On l’aura remarqué : une seule femme pour neuf hommes. Une curiosité intéressante : celle des deux journalistes de France 3, dans une certaine mesure candidats des salariés. Pour le reste, motus. Soit une vingtaine de candidatures anonymes. Quelques noms sont sortis dans la presse, tels Robin Leproux, Emmanuel Hoog, Delphine Ernotte ou Pascal Josèphe. C’est que le CSA a accepté les candidatures non officielles pour ne pas fragiliser celles et ceux déjà à la tête d’une entreprise privée. Dans les jours à venir, le CSA établira une liste restreinte qui pourrait être rendue publique, sauf si l’un des candidats s’y oppose. Bref, on ne saura pas. Les auditions ne seront pas révélées non plus. S’agissant du service public, on peut s’étonner d’autant de mystère et d’opacité sur le processus. Même l’UMP (Sébastien Huyghe) s’est émue de « l’absence totale de transparence » dans ce processus de désignation. Il est vrai que, du temps de Nicolas Sarkozy, on ne s’embarrassait pas de mystère : l’Élysée choisissait directement ! En février 2014, arguant de son indépendance, le CSA avait surpris son monde en désignant à l’unanimité, face notamment à Anne Durupty et Martin Ajdari, le plus jeune des postulants à la tête de Radio France : Mathieu Gallet (37 ans), estampillé à droite (ancien des cabinets ministériels de Christine Albanel et de Frédéric Mitterrand sous Sarkozy). Le long mouvement social à la Maison ronde et les révélations successives du Canard enchaîné sur Gallet placent aujourd’hui le CSA sous pression et sous haute surveillance. L’indépendance a des limites ! Pas sûr qu’il nomme cette fois quelqu’un comme Éric Garandeau (42 ans), ancien conseiller culture de Sarkozy… Dans ce sens, ne serait-ce que parce que c’est une femme, proche de Hollande, Marie-Christine Saragosse aurait toutes ses chances. Quid de Rémy Pflimlin, nommé par Sarkozy, qui « souhaite poursuivre sa mission »  ? Son bilan dressé par le CSA voilà quelques mois, plutôt cinglant, ne laisse guère de doute sur la suite.
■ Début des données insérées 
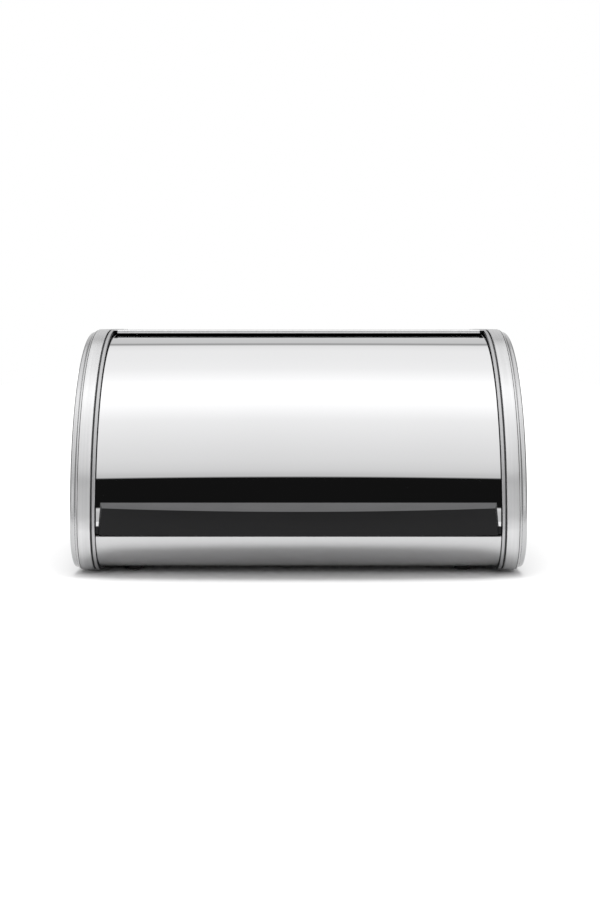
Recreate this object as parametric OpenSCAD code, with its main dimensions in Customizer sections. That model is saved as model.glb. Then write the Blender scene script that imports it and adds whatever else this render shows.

Dans tous les cas, la tâche s’annonce âpre pour le prochain patron du service public. Il s’agit de gérer plus de 10 000 personnes, tandis que le climat social actuel est tendu. Les grèves sont récurrentes, principalement pour s’opposer à une réorganisation du travail, au projet « Info 2015 » qui entend fusionner les rédactions, et à la menace d’une baisse des effectifs. Le groupe est aussi plombé par l’affaire Bygmalion – juteux contrats, favoritisme et prise illégale d’intérêts –, placée entre les mains du juge Van Ruymbeke, et doit lui aussi faire face aux baisses des dotations de l’État (de 420 à 115 millions d’euros entre 2012 et 2014). Le prochain président n’en connaît pas moins les priorités affichées par le gouvernement : développer le numérique, soutenir la création française à travers une politique d’achat et d’investissement ambitieuse, rajeunir l’audience, promouvoir la diversité et renforcer l’information. En somme, il devra faire mieux, mais avec moins de moyens. Sans la possibilité de faire revenir la pub après 20 heures. Autre élément de taille dans cette nomination pour cinq ans : la mandature enjambera l’élection présidentielle de 2017. Et l’exécutif n’a sans doute pas envie de laisser passer l’occasion de contrôler, sinon d’encadrer, le choix des huit membres du CSA. Un choix, éminemment politique, qui se fera entre le 22 avril et le 22 mai.